I produced a lot of plays in college. I would gather the students together, telling them, “Congratulations! You got the part.” (They weren’t going to question the lack of auditions if they already succeeded), and then informing the teachers on the performance date. (I’ve found just telling people what was going on was far more effective than asking.)

So one day a friend of mine, my actor, decided that I was making words up. This wasn’t a surprise to me. I had been directing him for a long time by then, and my most common director’s note was, “You know how I can tell you don’t know what you’re saying? Because what you just said doesn’t make any sense.”

If he didn’t memorize his lines perfectly, he’d try to say the gist. But if he didn’t know what the gist was, he’d change enough words to turn it to complete gibberish.

Now, I’m not going to put all on him.
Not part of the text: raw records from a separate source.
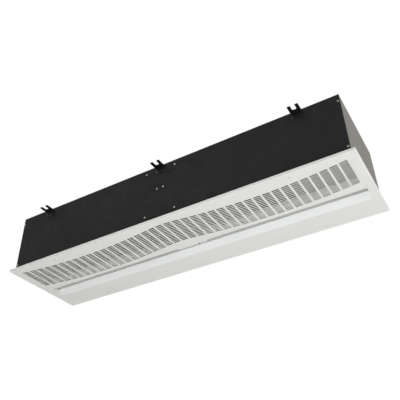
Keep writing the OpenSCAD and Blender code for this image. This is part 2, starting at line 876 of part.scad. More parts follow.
// Red receiver lens, a shallow dome under the bay floor
module receiver_lens() {
  color([0.75, 0.10, 0.08]) translate([lens_x, lens_y, 0]) {
    translate([0, 0, deck_z]) cylinder(r = lens_r, h = sheet);
    translate([0, 0, deck_top]) cylinder(r = lens_r + lens_flange, h = sheet);
    translate([0, 0, deck_z]) intersection() {
      sphere(r = lens_r);
      translate([0, 0, -lens_r]) cylinder(r = lens_r, h = lens_r);
    }
  }
}

// Cable gland in the top panel, over the electrical bay
module cable_gland() {
  color([0.15, 0.15, 0.16]) translate([0, inner_d / 2, 0]) difference() {
    union() {
      translate([0, 0, total_h - sheet]) cylinder(r = gland_hex_r, h = nut_h, $fn = 6);
      translate([0, 0, total_h - sheet]) cylinder(r = gland_neck_r, h = gland_h + sheet - gland_chamfer);
      translate([0, 0, total_h + gland_h - gland_chamfer])
        cylinder(r1 = gland_neck_r, r2 = gland_neck_r - gland_chamfer, h = gland_chamfer);
      translate([0, 0, roof_z - gland_inner]) cylinder(r = gland_thread_r, h = gland_inner + sheet);
    }
    translate([0, 0, roof_z - gland_inner - eps])
      cylinder(r = gland_bore_r, h = gland_inner + 2 * sheet + gland_h + 2 * eps);
  }
}

module gland_nut() {
  color([0.15, 0.15, 0.16]) translate([0, inner_d / 2, roof_z - nut_h]) difference() {
    cylinder(r = nut_hex_r, h = nut_h, $fn = 6);
    translate([0, 0, -eps]) cylinder(r = gland_thread_r, h = nut_h + 2 * eps);
  }
}

// Half outline of the tray across one of its directions: a flat underside with rounded bends
module tray_profile(half, r, h) {
  translate([-half, r]) square([2 * half, h - r]);
  translate([r - half, 0]) square([2 * (half - r), h]);
  for (s = [-1, 1]) translate([s * (half - r), r]) circle(r);
}

// Solid block of the tray's outside, or of its inside
module tray_block(half_x, half_y, r, h) {
  intersection() {
    translate([-half_x, 0, 0]) along_x() linear_extrude(2 * half_x) tray_profile(half_y, r, h);
    translate([0, half_y, 0]) rotate([90, 0, 0]) linear_extrude(2 * half_y) tray_profile(half_x, r, h);
  }
}

// Tray folded from one sheet, with the window of the intake field and the slot cut out
module tray() {
  difference() {
    tray_block(cover_half_l, cover_half_d, bend_r, rim_h);
    translate([0, 0, cover_t])
      tray_block(cover_half_l - cover_t, cover_half_d - cover_t, bend_r - cover_t, rim_h);
    block([-field_half_l, field_y0, -eps], [field_half_l, field_y1, cover_t + eps]);
    block([-slot_l / 2, slot_y0, -eps], [slot_l / 2, slot_y1, cover_t + eps]);
  }
}

// Bottom cover: the tray with its screw holes
module bottom_cover() {
  color([0.93, 0.93, 0.92]) difference() {
    tray();
    for (x = cover_screw_xs, sy = [-1, 1]) cover_screw_hole(x, sy * cover_screw_y);
    both_x() cover_screw_hole(cheek_screw_x, cheek_screw_y);
  }
}

// Stepped hole that takes a screw head flush with the cover's underside
module cover_screw_hole(x, y) {
  translate([x, y, -eps]) {
    cylinder(r = screw_r + hole_gap, h = cover_t + 2 * eps);
    cylinder(r = head_r + hole_gap, h = cover_head_h + eps);
  }
}

// Upright near lip of the slot, standing on the cover's sheet
module slot_lip_near() {
  color([0.93, 0.93, 0.92])
    block([-slot_l / 2 - cover_t, lip_y0, cover_t], [slot_l / 2 + cover_t, slot_y0, lip_h]);
}

// Cheek at each end of the slot, closing the space between the two lips
module slot_cheeks() {
  color([0.93, 0.93, 0.92]) both_x() translate([slot_l / 2, 0, 0]) along_x() linear_extrude(cover_t)
    polygon([
      [slot_y0, cover_t], [slot_y1 + cheek_foot, cover_t],
      [throat_y + cheek_foot, lip_h], [slot_y0, lip_h]
    ]);
}

// Far lip, bent up and inwards from the cover's own sheet in a soft round bend
module slot_lip_far() {
  reach = 2 * lip_bend_r;
  color([0.93, 0.93, 0.92]) translate([relief - slot_l / 2, 0, 0]) along_x()
      linear_extrude(slot_l - 2 * relief) {
    translate([slot_y1, lip_bend_r]) intersection() {
      difference() {
        circle(lip_bend_r);
        circle(lip_bend_r - cover_t);
      }
      polygon([
        [0, 0], [0, -reach],
        [-reach * tan(lip_angle / 2), -reach],
        [-reach * sin(lip_angle), -reach * cos(lip_angle)]
      ]);
    }
    translate([slot_y1 - lip_bend_r * sin(lip_angle), lip_fall]) rotate(180 - lip_angle)
      translate([0, -cover_t]) square([lip_run, cover_t]);
  }
}

// Slotted field, flush with the cover: columns of slots whose ends follow the wave
module intake_grille() {
  color([0.93, 0.93, 0.92]) linear_extrude(cover_t) difference() {
    translate([-field_half_l, field_y0]) square([2 * field_half_l, field_y1 - field_y0]);
    for (i = [0 : column_n - 1], row = [0 : row_n - 1])
      vent(column_x(i), row * row_pitch + vent_w / 2);
  }
}

// One slot, slanted along the wave, at a distance from its column's far end
module vent(x, along) {
  y = trough_y - wave(x) - along;
  rise = wave_slope(x) * column_w / 2;
  polygon([
    [x - column_w / 2, y + rise - vent_w / 2], [x + column_w / 2, y - rise - vent_w / 2],
    [x + column_w / 2, y - rise + vent_w / 2], [x - column_w / 2, y + rise + vent_w / 2]
  ]);
}

// Cover screws, with their flat heads flush with the cover's underside
module cover_screws() {
  color([0.55, 0.55, 0.54]) {
    for (x = cover_screw_xs, sy = [-1, 1]) up_screw(x, sy * cover_screw_y);
    both_x() up_screw(cheek_screw_x, cheek_screw_y);
  }
}

module up_screw(x, y) {
  translate([x, y, 0]) {
    cylinder(r = screw_r, h = cover_screw_l);
    cylinder(r = head_r, h = cover_head_h);
  }
}

// Shaft through the motor and both of its fans
module fan_shaft(x) {
  color([0.72, 0.73, 0.74]) translate([x, axis_y, axis_z]) rotate([0, 90, 0])
    cylinder(r = shaft_r, h = 2 * shaft_half, center = true);
}

module fan_shaft_left() {
  fan_shaft(-module_x);
}

module fan_shaft_right() {
  fan_shaft(module_x);
}

// Core on the shaft, inside the stator
module rotor_core(x) {
  color([0.50, 0.50, 0.52]) translate([x, axis_y, axis_z]) rotate([0, 90, 0]) difference() {
    cylinder(r = core_r, h = core_l, center = true);
    cylinder(r = shaft_r, h = core_l + 2 * eps, center = true);
  }
}

module rotor_core_left() {
  rotor_core(-module_x);
}

module rotor_core_right() {
  rotor_core(module_x);
}

// One forward-curved blade: a short arc of sheet that starts near the inner edge of the ring
module blade() {
  translate([impeller_r - blade_centre_in, -blade_centre_side, 0]) rotate([0, 0, blade_start])
    rotate_extrude(angle = blade_arc) translate([blade_curve_r, 0])
      square([blade_t, impeller_w - 2 * blade_end_gap]);
}

// Double-inlet impeller: middle disc, hub, blades and a ring at each end
module impeller(x) {
  ring_in = impeller_r - blade_depth;
  color([0.20, 0.21, 0.22]) translate([x, axis_y, axis_z]) rotate([0, 90, 0]) difference() {
    union() {
      cylinder(r = impeller_r, h = ring_t, center = true);
      cylinder(r = hub_r, h = hub_l, center = true);
      both_z() translate([0, 0, impeller_w / 2 - ring_t]) difference() {
        cylinder(r = impeller_r, h = ring_t);
        translate([0, 0, -eps]) cylinder(r = ring_in, h = ring_t + 2 * eps);
      }
      for (i = [0 : blade_n - 1])
        rotate([0, 0, i * 360 / blade_n]) translate([0, 0, blade_end_gap - impeller_w / 2]) blade();
    }
    cylinder(r = shaft_r, h = hub_l + 2 * eps, center = true);
  }
}

module impeller_1() {
  impeller(fan_xs[0]);
}

module impeller_2() {
  impeller(fan_xs[1]);
}

module impeller_3() {
  impeller(fan_xs[2]);
}

module impeller_4() {
  impeller(fan_xs[3]);
}

front_panel();
back_panel();
top_panel();
end_plate_left();
end_plate_right();
hanger_front_left();
hanger_front_middle();
hanger_front_right();
hanger_back_left();
hanger_back_middle();
hanger_back_right();
hanger_screws();
panel_screws();
bulkhead_left();
bulkhead_right();
bay_floor();
deck_front_left();
deck_front_right();
deck_back_left();
deck_back_right();
duct_top_left();
duct_top_right();
duct_ends();
duct_seal();
fan_housing_1();
fan_housing_2();
fan_housing_3();
fan_housing_4();
fan_cheeks();
inlet_rings();
motor_shell_left();
motor_shell_right();
motor_stators();
shaft_bearings();
motor_cradle_left();
motor_cradle_right();
cradle_bands();
board_rail();
circuit_board();
board_parts();
terminal_block();
run_capacitors();
receiver_lens();
cable_gland();
gland_nut();
bottom_cover();
slot_lip_near();
slot_lip_far();
slot_cheeks();
intake_grille();
cover_screws();
fan_shaft_left();
rotor_core_left();
impeller_1();
impeller_2();
fan_shaft_right();
rotor_core_right();
impeller_3();
impeller_4();
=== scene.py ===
"""Recessed ceiling air curtain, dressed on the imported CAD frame. All lengths are metres."""
import json
import math

import bmesh
import bpy
from mathutils import Matrix, Vector


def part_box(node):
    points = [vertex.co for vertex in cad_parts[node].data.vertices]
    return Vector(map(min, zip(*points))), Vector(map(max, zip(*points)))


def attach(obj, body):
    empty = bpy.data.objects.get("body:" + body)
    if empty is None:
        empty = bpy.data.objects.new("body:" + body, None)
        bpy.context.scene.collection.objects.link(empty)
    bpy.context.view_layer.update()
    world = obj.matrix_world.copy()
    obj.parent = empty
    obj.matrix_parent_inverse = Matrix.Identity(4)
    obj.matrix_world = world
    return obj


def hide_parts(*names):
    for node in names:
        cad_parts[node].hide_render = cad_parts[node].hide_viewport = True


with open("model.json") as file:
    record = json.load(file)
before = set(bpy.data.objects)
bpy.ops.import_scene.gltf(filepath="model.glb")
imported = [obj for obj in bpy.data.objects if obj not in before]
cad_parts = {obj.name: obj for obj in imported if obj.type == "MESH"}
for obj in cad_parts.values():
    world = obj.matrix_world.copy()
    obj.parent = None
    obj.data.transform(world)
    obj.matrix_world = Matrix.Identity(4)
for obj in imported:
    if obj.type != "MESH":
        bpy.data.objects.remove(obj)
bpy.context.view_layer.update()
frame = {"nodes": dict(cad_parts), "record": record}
NODES = frame["nodes"]

# Camera, solved from the photograph: it looks up at the unit from in front of its right-hand end
CAMERA_PLACE = Vector((1.0069, -1.6182, -1.1487))
CAMERA_RIGHT = Vector((0.85995, 0.51012, -0.01639))
CAMERA_DOWN = Vector((-0.30841, 0.49379, -0.81305))
CAMERA_FORWARD = Vector((-0.40666, 0.70423, 0.58197))
FOCAL_PIXELS = 553.24
FRAME_PIXELS = 400
SENSOR = 36.0
CLIP = (0.01, 100)

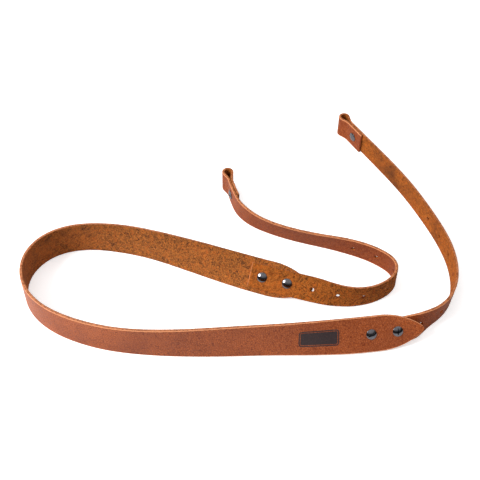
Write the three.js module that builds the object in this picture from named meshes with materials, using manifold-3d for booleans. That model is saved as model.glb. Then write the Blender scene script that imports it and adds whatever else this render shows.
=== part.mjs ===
// A leather neck strap: a wide neck band with a narrow strap lapped and screwed to each of its two
// pointed ends. Each narrow strap has a row of spare holes and ends in a hanging loop, folded back
// on itself and screwed.
// Millimetres, +Z up. The strap stands on its lower edge, grain side out, as it does on a table.

import * as THREE from 'three';
import { mergeVertices } from 'three/addons/utils/BufferGeometryUtils.js';
import Module from 'manifold-3d';

const wasm = await Module();
wasm.setup();

// Neck band
const BAND_LENGTH = 748;
const BAND_WIDTH = 35;
const BAND_THICKNESS = 3;
const POINT_RADIUS = 66;
const NOSE_RADIUS = 4;

// Narrow straps
const STRAP_WIDTH = 25;
const STRAP_THICKNESS = 2.6;
const LEFT_REACH = 334;
const RIGHT_REACH = 325;
const LAP = 64;
const SETTLE = 60;
const LEFT_PARTING = 1;
const RIGHT_PARTING = 22;

// Holes, counted from a strap's lapped end: the first two take the screws of the lap
const END_MARGIN = 13;
const HOLE_PITCH = 25.5;
const HOLE_COUNT = 9;
const HOLE_DIAMETER = 4;
const LAP_SCREWS = 2;

// End loops
const EYE_RADIUS = 3.6;
const EYE_FLARE = 20;
const FLARE_RADIUS = 12;
const LOOP_SCREW_SETBACK = 10;
const TAIL_MARGIN = 14;

// Two-part screws
const HEAD_DIAMETER = 10;
const HEAD_HEIGHT = 1.9;
const HEAD_RIM = 0.5;
const BARREL_DIAMETER = 5;
const BORE_DIAMETER = 3.8;
const SHANK_DIAMETER = 3;
const SLOT_WIDTH = 1.2;
const SLOT_DEPTH = 0.8;

// Clearances and fineness
const CLEARANCE = 0.3;
const BAND_STEP = 5;
const STRAP_STEP = 5;
const TURN_STEPS = 14;
const FLARE_STEPS = 3;
const NOSE_STEPS = 6;
const ROUND_SIDES = 20;
const HOLE_SIDES = 16;
const DOME_STEPS = 4;

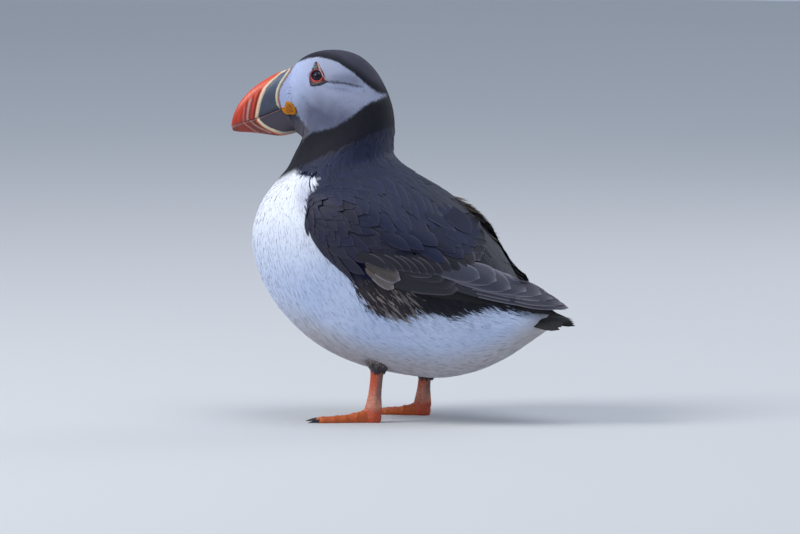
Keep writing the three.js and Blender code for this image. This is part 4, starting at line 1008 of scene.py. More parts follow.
    # scapulars drape from the back over the wing's upper edge
    S1, R1, LN, WD = [], [], [], []
    for i, s in enumerate(np.arange(0.08, 0.66, 0.026)):
        for r in (0.70 + 0.1 * (i % 2), 0.86, 0.98):
            if s > 0.60 and r < 0.8:
                continue
            S1.append(s + g.normal() * 0.008); R1.append(r + g.normal() * 0.03); LN.append(22 * (1 + 0.1 * g.normal())); WD.append(8.2 * (1 + 0.1 * g.normal()))
    S1, R1, LN, WD = map(np.array, (S1, R1, LN, WD))
    m = len(S1)
    q = np.stack([S1 * 8.0, R1 * 3.0], 1)
    base = mixc(np.broadcast_to(C["wing"], (m, 3)), np.broadcast_to(C["mantle"], (m, 3)), smooth(0.6, 1.0, R1)) * (0.92 + 0.16 * g.random((m, 1)))
    wing_leaves("scapulars_" + tag, side, S1 - LN / SPAN, R1 + 0.12, S1, R1 - 0.06, WD, -1.0 + 0 * S1, 1.0 + 0.35 * noise(q, 1.2, 41) - 0.4 * smooth(0.5, 0.62, S1), 10, 6, COVERT_LEAF, 0.13, M_COVERT, base, bow=0.35, seed_off=21 + int(far), wave=0.3, dip=0.3, keep=(-0.03, 1.22))
    # two long scapulars with pale tips, and the grey tab under the coverts
    L = np.array([[16.0, 126.0, 33.7, 107.6, 3.6, 1.0, -0.4, 1.45], [9.5, 120.0, 30.3, 106.2, 3.8, 0.6, -0.4, 1.35]])
    side_leaves("scapulars_pale_" + tag, side, L, 10, 6, COVERT_LEAF, 0.14, M_QUILL2, tinted(C["mantle"], 2, 3, 0.05), seed_off=31, patch=(0.12, 0.05))
    L = np.array([[-20.5, 86.0, -3.8, 75.0, 7.6, 0.4, 0.2, 1.3], [-20.5, 88.5, -0.2, 79.6, 8.8, 0.5, 0.3, 1.7]])
    side_leaves("tab_" + tag, side, L, 9, 6, SPOON, 0.14, M_TAB, tinted(C["tab"], 2, 3, 0.06), seed_off=32, patch=(0.1, 0.05), wave=0.2)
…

By this method, I did find some denser styles in my writing I knew that I wanted to change. I was taking risks, and he was a great indication when I had gone too far.

That being said, if I stuck with only words he understood, I’d only being using “was” and “cat.”

So, one day he comes up to me and says, “Did you make up the word chagrin?”

I said, “Why would I make up a word that you couldn’t figure out what it meant from context?”

He shrugged. “I’ve just never heard it before.”

“Wait a minute. Isn’t Twilight your favorite book?”

“I love Edward!”

I just glared at him.

“What?”

“Did you seriously just ask me if I made up a word that your favorite book is accused of using way too much?”

In essence, when he read a book he trusted, he completely ignored a word he didn’t know—one that was so common that her readers started to criticize its use—but when he read my play, one that he didn’t trust, he had to severely question it.

It’s not like I want to be a dense writer, but don’t limit me to simple word choice just because I’m not as deserving as Stephanie Meyer to—I don’t know—use the words that I actually know.